REQUIRED TASK:
Render every entry exactly as it appears.

INPUT RECORDS:
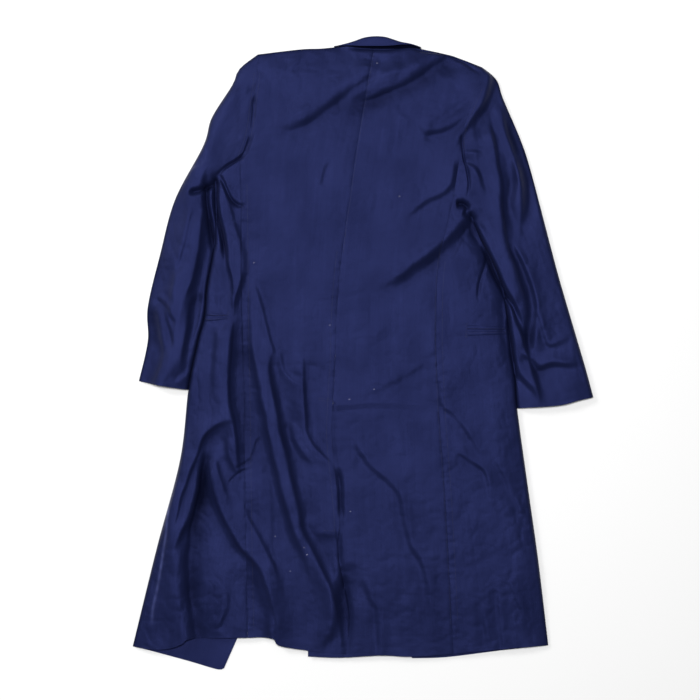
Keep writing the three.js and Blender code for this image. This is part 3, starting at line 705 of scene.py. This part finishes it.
def stitch_tree():
    """Instances of one stitch along rows of edges, laid on the cloth below them."""
    tree = bpy.data.node_groups.new("rows of stitches", "GeometryNodeTree")
    sizes = [(label, "NodeSocketFloat") for label in ("Pitch", "Length", "Width", "Unevenness")]
    pieces = [("Rows", "NodeSocketGeometry"), ("Cloth", "NodeSocketObject"), ("Thread", "NodeSocketMaterial")]
    for label, kind in pieces + sizes:
        tree.interface.new_socket(label, in_out="INPUT", socket_type=kind)
    tree.interface.new_socket("Stitches", in_out="OUTPUT", socket_type="NodeSocketGeometry")
    given = tree.nodes.new("NodeGroupInput").outputs
    row = add_node(tree, "GeometryNodeMeshToCurve", [("Mesh", given["Rows"])])
    spacing = [("Curve", row.outputs["Curve"]), ("Length", given["Pitch"])]
    spaced = add_node(tree, "GeometryNodeResampleCurve", spacing, mode="LENGTH")
    cloth = add_node(tree, "GeometryNodeObjectInfo", [("Object", given["Cloth"])])
    above = add_node(
        tree, "ShaderNodeVectorMath", [(0, add_node(tree, "GeometryNodeInputPosition").outputs[0])],
        [(1, (0, 0, 0.1))], operation="ADD",
    )
    touch = add_node(
        tree, "GeometryNodeRaycast",
        [("Target Geometry", cloth.outputs["Geometry"]), ("Source Position", above.outputs["Vector"])],
        [("Ray Direction", (0, 0, -1)), ("Ray Length", 0.2)],
    )
    laid = add_node(tree, "GeometryNodeSetPosition", [
        ("Geometry", spaced.outputs["Curve"]), ("Selection", touch.outputs["Is Hit"]),
        ("Position", touch.outputs["Hit Position"]),
    ])
    heading = add_node(tree, "GeometryNodeInputTangent").outputs[0]
    along = add_node(tree, "FunctionNodeAlignRotationToVector", [("Vector", heading)], axis="X")
    ball = add_node(tree, "GeometryNodeMeshUVSphere", (), [("Segments", 6), ("Rings", 4), ("Radius", 0.5)])
    uneven = add_node(tree, "FunctionNodeRandomValue", (), [("Min", -1), ("Max", 1), ("Seed", 4)])
    share = math_node(tree, "MULTIPLY_ADD", uneven.outputs["Value"], given["Unevenness"], 1.0)
    long = math_node(tree, "MULTIPLY", given["Length"], share)
    thick = given["Width"]
    size = add_node(tree, "ShaderNodeCombineXYZ", [("X", long), ("Y", thick), ("Z", thick)])
    stitches = add_node(tree, "GeometryNodeInstanceOnPoints", [
        ("Points", laid.outputs["Geometry"]), ("Instance", ball.outputs["Mesh"]),
        ("Selection", touch.outputs["Is Hit"]), ("Rotation", along.outputs["Rotation"]),
        ("Scale", size.outputs["Vector"]),
    ])
    real = add_node(tree, "GeometryNodeRealizeInstances", [("Geometry", stitches.outputs["Instances"])])
    finish = [("Geometry", real.outputs["Geometry"]), ("Material", given["Thread"])]
    sewn = add_node(tree, "GeometryNodeSetMaterial", finish)
    tree.links.new(sewn.outputs["Geometry"], tree.nodes.new("NodeGroupOutput").inputs["Stitches"])
    return tree


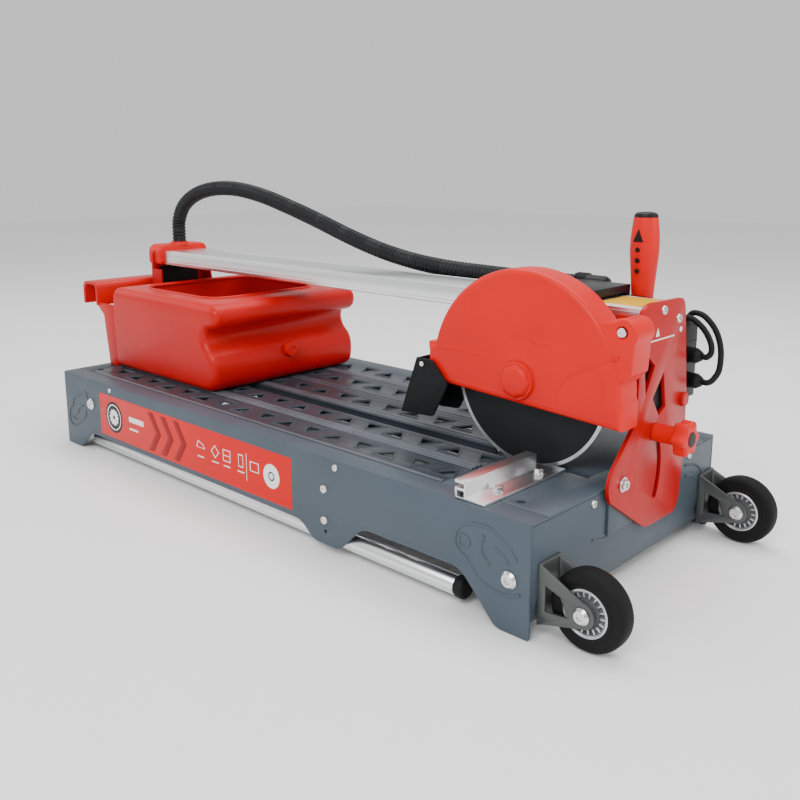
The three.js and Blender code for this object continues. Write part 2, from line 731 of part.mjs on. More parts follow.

REPLY TO THE EXERCISE:
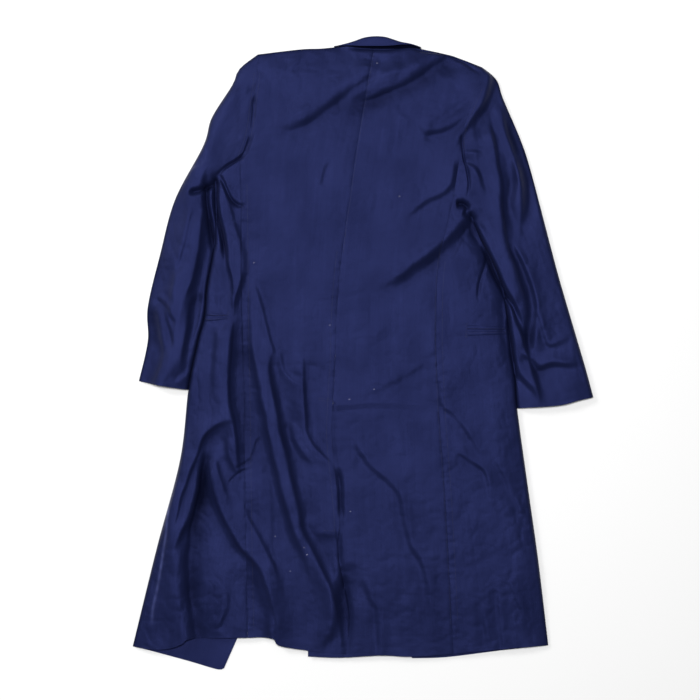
Keep writing the three.js and Blender code for this image. This is part 3, starting at line 705 of scene.py. This part finishes it.
def stitch_tree():
    """Instances of one stitch along rows of edges, laid on the cloth below them."""
    tree = bpy.data.node_groups.new("rows of stitches", "GeometryNodeTree")
    sizes = [(label, "NodeSocketFloat") for label in ("Pitch", "Length", "Width", "Unevenness")]
    pieces = [("Rows", "NodeSocketGeometry"), ("Cloth", "NodeSocketObject"), ("Thread", "NodeSocketMaterial")]
    for label, kind in pieces + sizes:
        tree.interface.new_socket(label, in_out="INPUT", socket_type=kind)
    tree.interface.new_socket("Stitches", in_out="OUTPUT", socket_type="NodeSocketGeometry")
    given = tree.nodes.new("NodeGroupInput").outputs
    row = add_node(tree, "GeometryNodeMeshToCurve", [("Mesh", given["Rows"])])
    spacing = [("Curve", row.outputs["Curve"]), ("Length", given["Pitch"])]
    spaced = add_node(tree, "GeometryNodeResampleCurve", spacing, mode="LENGTH")
    cloth = add_node(tree, "GeometryNodeObjectInfo", [("Object", given["Cloth"])])
    above = add_node(
        tree, "ShaderNodeVectorMath", [(0, add_node(tree, "GeometryNodeInputPosition").outputs[0])],
        [(1, (0, 0, 0.1))], operation="ADD",
    )
    touch = add_node(
        tree, "GeometryNodeRaycast",
        [("Target Geometry", cloth.outputs["Geometry"]), ("Source Position", above.outputs["Vector"])],
        [("Ray Direction", (0, 0, -1)), ("Ray Length", 0.2)],
    )
    laid = add_node(tree, "GeometryNodeSetPosition", [
        ("Geometry", spaced.outputs["Curve"]), ("Selection", touch.outputs["Is Hit"]),
        ("Position", touch.outputs["Hit Position"]),
    ])
    heading = add_node(tree, "GeometryNodeInputTangent").outputs[0]
    along = add_node(tree, "FunctionNodeAlignRotationToVector", [("Vector", heading)], axis="X")
    ball = add_node(tree, "GeometryNodeMeshUVSphere", (), [("Segments", 6), ("Rings", 4), ("Radius", 0.5)])
    uneven = add_node(tree, "FunctionNodeRandomValue", (), [("Min", -1), ("Max", 1), ("Seed", 4)])
    share = math_node(tree, "MULTIPLY_ADD", uneven.outputs["Value"], given["Unevenness"], 1.0)
    long = math_node(tree, "MULTIPLY", given["Length"], share)
    thick = given["Width"]
    size = add_node(tree, "ShaderNodeCombineXYZ", [("X", long), ("Y", thick), ("Z", thick)])
    stitches = add_node(tree, "GeometryNodeInstanceOnPoints", [
        ("Points", laid.outputs["Geometry"]), ("Instance", ball.outputs["Mesh"]),
        ("Selection", touch.outputs["Is Hit"]), ("Rotation", along.outputs["Rotation"]),
        ("Scale", size.outputs["Vector"]),
    ])
    real = add_node(tree, "GeometryNodeRealizeInstances", [("Geometry", stitches.outputs["Instances"])])
    finish = [("Geometry", real.outputs["Geometry"]), ("Material", given["Thread"])]
    sewn = add_node(tree, "GeometryNodeSetMaterial", finish)
    tree.links.new(sewn.outputs["Geometry"], tree.nodes.new("NodeGroupOutput").inputs["Stitches"])
    return tree


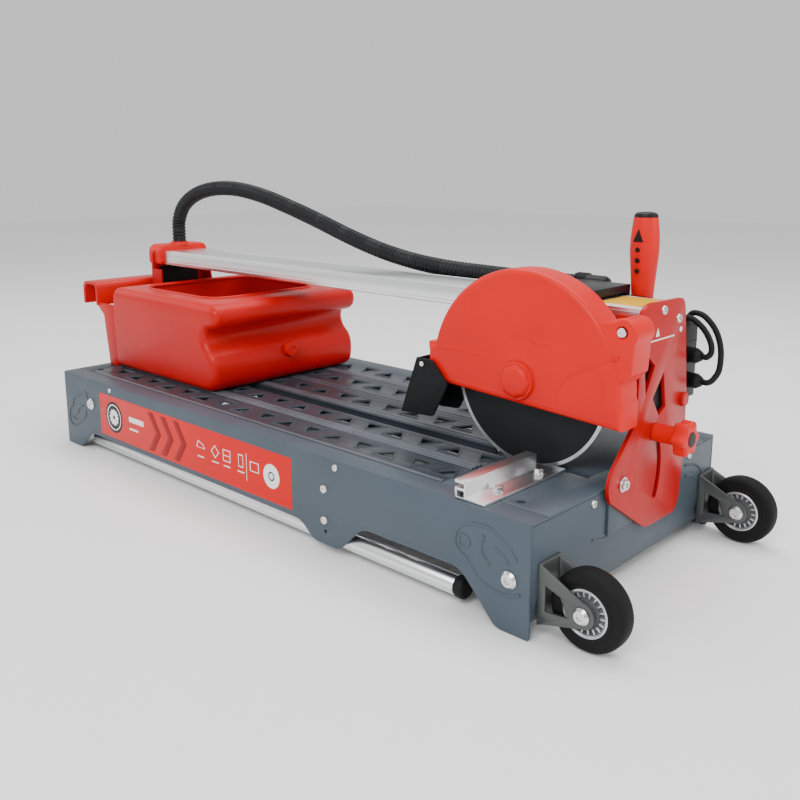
The three.js and Blender code for this object continues. Write part 2, from line 731 of part.mjs on. More parts follow.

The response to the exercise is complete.